Shell’s decision to pull out of drilling in the Arctic should be a turning point in the fight against climate change, green campaigners have said.
Environmentalists also called on the company, which recently left the high-profile Prince of Wales’ Corporate Leaders’ Group on climate change amid the Arctic drilling controversy, to set out how it was going to move its business model to one that was compatible with curbing global temperature rises.
Campaigners fear an oil spill from Arctic offshore drilling could be very damaging to the environment and exploiting the region for fossil fuels would undermine efforts to tackle climate change.
Shell’s announcement comes just weeks before countries meet in Paris to negotiate a new climate deal which will aim to keep global temperatures from rising by more than 2C, the threshold beyond which “dangerous” climate change is expected.
Friends of the Earth chief executive Craig Bennett said: “This is wonderful news for the people and wildlife of the Arctic region, but it must become a turning point in the fight to prevent catastrophic climate change.

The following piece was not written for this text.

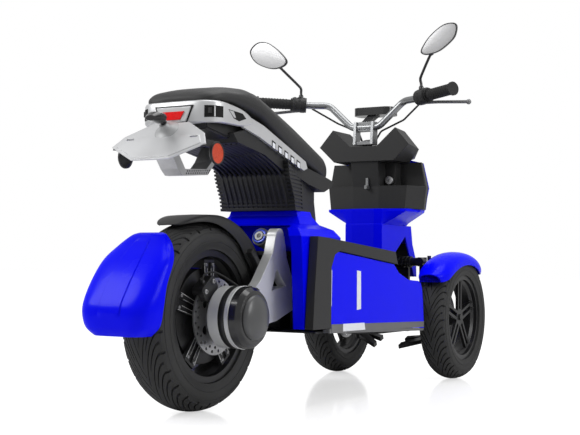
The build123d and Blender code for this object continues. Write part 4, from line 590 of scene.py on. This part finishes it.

“Just think what the 7 billion US dollars (£4.6 billion) Shell spent in the Arctic could have done for our climate and energy system if it had been invested in solar, wind and tidal power, rather than being wasted on looking for yet more oil that we cannot burn?
“The UK Government must see the writing on the wall, and switch its support from fracking and oil to the renewable energy industry – or risk being stuck with outdated, redundant, unusable technologies.”
Rod Downie, WWF polar programme manager, said: “Today the Arctic has seen a reprieve from Shell’s irresponsible drilling. Their reckless 7 billion US dollar pursuit of oil in this fragile icy habitat puts local people and wildlife, such as polar bears, at risk.
“Shell should now set out to concerned shareholders and the public how it intends to transition its business model to one which is compatible with tackling climate change.”